For the best part of a mile, the trees that flank a long road leading up to the Stanlow oil refinery in Ellesmere Port have been shorn of nearly half their branches. In the spring, this will ensure that there is just enough room for a 20m wide, 400 ton head of a catalytic cracker to be slowly driven to the refinery.
The cat cracker, as Stanlow's 1,100 workers refer to it, refines the thickest, toughest-to-process residue of crude oil and is the biggest of its type in Europe. The new head, brought over from Belgium, is the key part of a $45m (£28.2m) investment to upgrade the cracker, the type of funding that was almost unimaginable under Stanlow's previous ownership.
India's Essar Energy bought Stanlow from supermajor Shell for a token $350m last year, a bold move as oil refining is a desperately struggling industry. It certainly hasn't helped Essar's share price, which was around 520p at the time of the deal but stands at under 140p today.

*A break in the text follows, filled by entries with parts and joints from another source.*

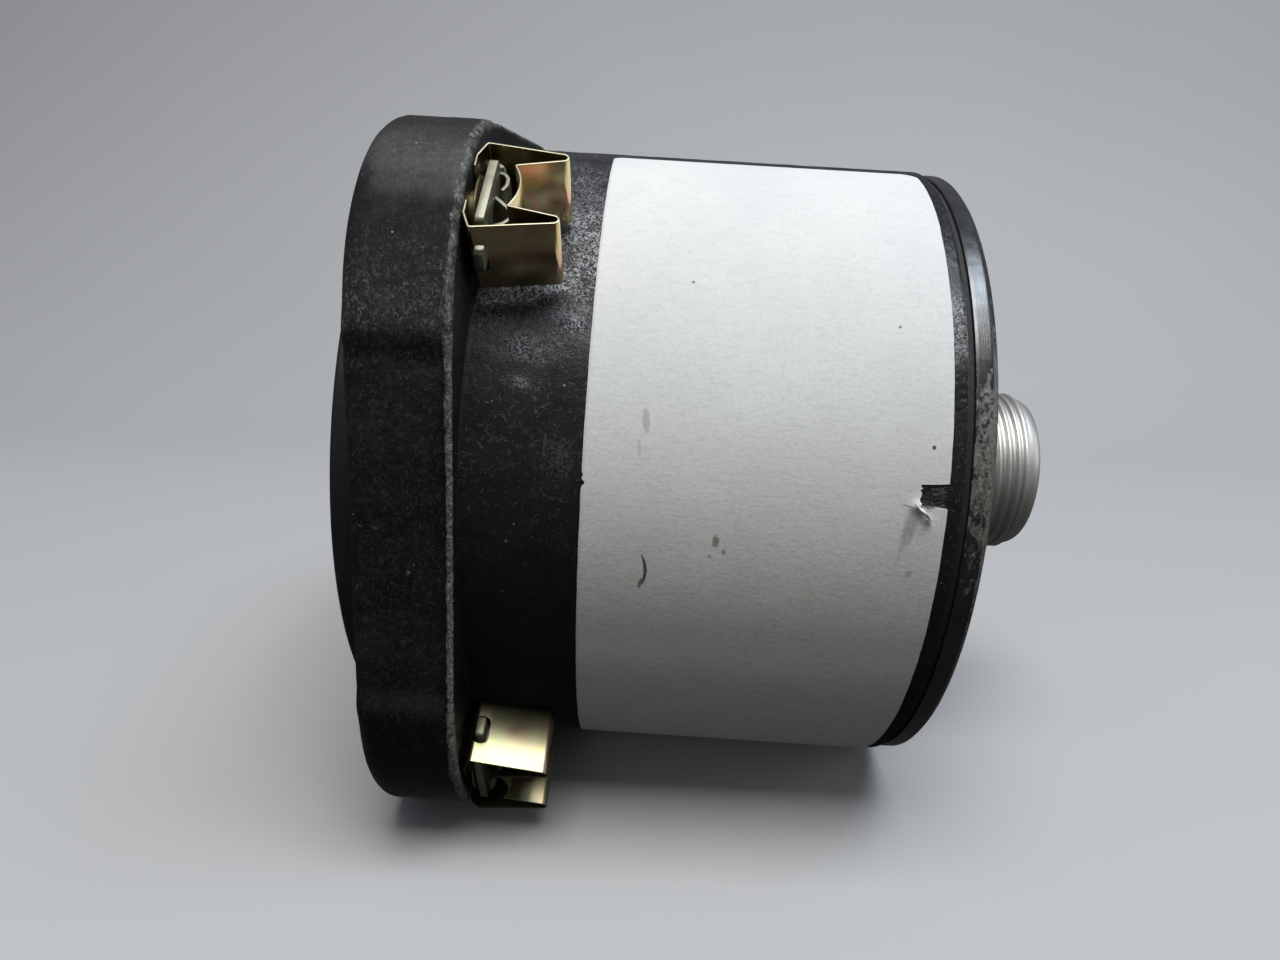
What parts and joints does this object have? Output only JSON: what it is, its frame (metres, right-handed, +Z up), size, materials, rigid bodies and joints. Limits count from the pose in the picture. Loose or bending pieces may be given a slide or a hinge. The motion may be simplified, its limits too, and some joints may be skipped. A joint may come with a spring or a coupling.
{
  "type": "cylinder head temperature gauge",
  "caption": "Panel-mounted moving-coil temperature gauge with a square flange, captive mounting nuts, a zero adjuster and a threaded rear receptacle for a thermocouple lead.",
  "frame": {"origin": "on the instrument's axis, in the plane of the flange's front face, which bears on the back of the panel", "axes": "+Y runs to the rear along the axis, so the dial faces -Y; +Z is up on the dial; +X is to the right for someone reading the dial"},
  "size_m": [0.0826, 0.0848, 0.0826],
  "materials": {
    "case_black": "matt black paint, scuffed",
    "cover_black": "semi-gloss black paint, worn at the edge",
    "bezel_black": "matt black paint",
    "glass": "clear",
    "rubber": "matt",
    "inner_black": "flat black paint",
    "dial_black": "flat black paint",
    "pointer_white": "flat white paint",
    "aluminium": "satin",
    "steel": "bright",
    "black_steel": "oxide black",
    "brass": "turned",
    "magnet": "ground",
    "soft_iron": "plated",
    "spring_bronze": "bright",
    "copper": "enamelled",
    "jewel": "polished",
    "phenolic": "sawn sheet",
    "bobbin": "moulded",
    "wire_red": "insulated",
    "insert": "moulded",
    "contact": "plated",
    "paper": "matt paper",
    "chromate": "yellow passivated",
    "eyelet": "yellow passivated"
  },
  "bodies": {
    "case": {"case_body": "case_black", "bezel_ring": "bezel_black", "cover_glass": "glass", "glass_gasket": "rubber", "reflector_ring": "inner_black", "dial_plate": "dial_black", "dial_screws": "black_steel", "stop_pins": "steel", "mounting_plate": "aluminium", "plate_screws": "steel", "pillars": "brass", "pillar_screws": "steel", "movement_frame": "brass", "frame_screws": "steel", "magnet": "magnet", "pole_pieces": "soft_iron", "iron_core": "soft_iron", "core_supports": "brass", "front_bridge": "brass", "front_bridge_screws": "steel", "front_jewel": "jewel", "rear_bridge": "brass", "rear_bridge_screws": "steel", "rear_jewel_screw": "brass", "jewel_lock_nut": "brass", "rear_spring": "spring_bronze", "terminal_board": "phenolic", "board_posts": "steel", "terminal_posts": "contact", "resistor_bobbins": "bobbin", "resistor_windings": "copper", "lead_wires": "wire_red", "rear_cover": "cover_black", "cover_gasket": "rubber", "cover_screws": "black_steel", "connector_shell": "aluminium", "connector_insert": "insert", "connector_pins": "contact", "connector_gasket": "rubber", "connector_screws": "steel", "paper_label": "paper", "clip_eyelets": "eyelet"},
    "movement": {"pointer": "pointer_white", "front_staff": "steel", "rear_staff": "steel", "coil_former": "aluminium", "coil_winding": "copper"},
    "zero_adjuster": {"zero_adjust_screw": "steel", "adjuster_crank": "brass"},
    "regulator": {"regulator_arm": "brass", "compensating_bimetal": "spring_bronze", "front_spring": "spring_bronze"},
    "clip_1": {"nut_cage_1": "chromate"},
    "nut_1": {"nut_plate_1": "chromate"},
    "clip_2": {"nut_cage_2": "chromate"},
    "nut_2": {"nut_plate_2": "chromate"},
    "clip_3": {"nut_cage_3": "chromate"},
    "nut_3": {"nut_plate_3": "chromate"},
    "clip_4": {"nut_cage_4": "chromate"},
    "nut_4": {"nut_plate_4": "chromate"}
  },
  "joints": [
    {"name": "pointer_swing", "type": "hinge", "parent": "case", "child": "movement", "pos_m": [0, 0.02, 0], "axis": [0, 1, 0], "range_deg": [-6.5, 110.5], "stiffness_Nm_per_rad": 0.00002, "deforming": ["rear_spring", "front_spring"]},
    {"name": "zero_adjust", "type": "hinge", "parent": "case", "child": "zero_adjuster", "pos_m": [0, 0.005, -0.035], "axis": [0, 1, 0], "range_deg": [-20, 20]},
    {"name": "regulator_swing", "type": "hinge", "parent": "case", "child": "regulator", "pos_m": [0, 0.0138, 0], "axis": [0, 1, 0], "range_deg": [-4, 4]},
    {"name": "clip_1_turn", "type": "hinge", "parent": "case", "child": "clip_1", "pos_m": [0.03143, 0.0115, 0.03143], "axis": [0, 1, 0], "range_deg": [-4.5, 13.5]},
    {"name": "nut_1_float", "type": "slide", "parent": "clip_1", "child": "nut_1", "axis": [0, 1, 0], "range_m": [-0.0001, 0.00015]},
    {"name": "clip_2_turn", "type": "hinge", "parent": "case", "child": "clip_2", "pos_m": [0.03143, 0.0115, -0.03143], "axis": [0, 1, 0], "range_deg": [0, 25.5]},
    {"name": "nut_2_float", "type": "slide", "parent": "clip_2", "child": "nut_2", "axis": [0, 1, 0], "range_m": [-0.0001, 0.00015]},
    {"name": "clip_3_turn", "type": "hinge", "parent": "case", "child": "clip_3", "pos_m": [-0.03143, 0.0115, -0.03143], "axis": [0, 1, 0], "range_deg": [-13.5, 4.5]},
    {"name": "nut_3_float", "type": "slide", "parent": "clip_3", "child": "nut_3", "axis": [0, 1, 0], "range_m": [-0.0001, 0.00015]},
    {"name": "clip_4_turn", "type": "hinge", "parent": "case", "child": "clip_4", "pos_m": [-0.03143, 0.0115, 0.03143], "axis": [0, 1, 0], "range_deg": [-6, 12]},
    {"name": "nut_4_float", "type": "slide", "parent": "clip_4", "child": "nut_4", "axis": [0, 1, 0], "range_m": [-0.0001, 0.00015]}
  ],
  "couplings": [
    {"joint": "regulator_swing", "follows": "zero_adjust", "ratio": -0.129}
  ]
}
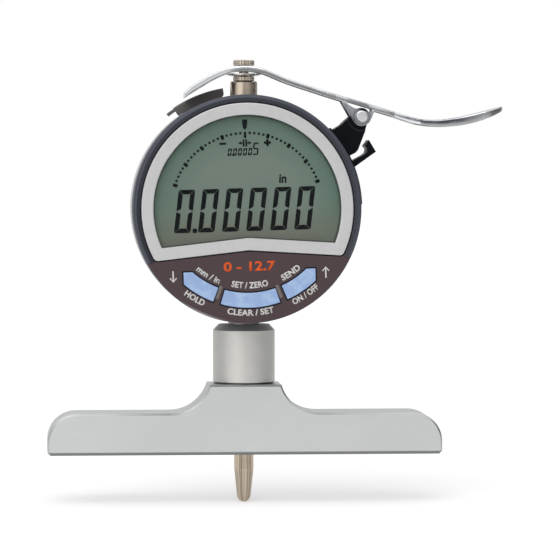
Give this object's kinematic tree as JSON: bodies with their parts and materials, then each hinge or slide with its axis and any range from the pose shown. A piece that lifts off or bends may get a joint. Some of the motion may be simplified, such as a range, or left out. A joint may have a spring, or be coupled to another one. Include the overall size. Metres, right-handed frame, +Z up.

The remaining oil majors want out of the refineries business as petrol sales have slumped through the financial crisis. They would rather hunt for black gold in the Arctic, Latin American or East African frontiers than try to make just a couple of bucks out of the five-day process to refine a barrel of oil.
Moreover, this year's collapse into administration of Coryton, which supplied 20 per cent of London and South-east England's fuel, was a stark warning of the refining industry's bleak prospects. Increasingly, it is up to independents to try to squeeze cost savings by sharpening the refining process.
There are seven refineries left in the UK, some of which are either up for sale or welcome to offers. Even post-Coryton, the market is too crowded for them all to make a decent profit: eventually some will have t close and motorists will have to pay higher fuel prices.
"I don't think seven can survive, particularly with demand declining," says Volker Schultz, who is the chief executive of Essar Energy's UK oil business. "There is tough competition. Only the best can survive. More closures will follow."
There are about 90 refineries in Europe, which Mr Schultz thinks could fall to 70-75 over the coming years. "I'm bearish. In the medium term I see much lower margins than historically as there are too many refineries in Europe. The aim is to live off returns during the spikes in price and in the base times break even."
One of those spikes took place this year, with gross margins at Stanlow more than doubling to $7.53 a barrel in early summer. Stanlow produces around 220,000 barrels a day, so this is the time to cash in.
Later in summer, Hurricane Isaac brought the US refining industry, which is far more developed than Europe's, to a standstill and there was an explosion at Venezuela's 745,000 barrels-a-day operation. Margins should remain reasonable for a while as Europe takes up the slack.
But, when those refineries are back at full capacity, profit in Europe will fall. The smaller refineries, like the 100,000 barrels-a-day Milford Haven operation in Pembrokeshire, will struggle to keep going.
The Coryton closure was not a one-off, but a $45m investment in a cat cracker is certainly a rare event. This is an industry on the edge.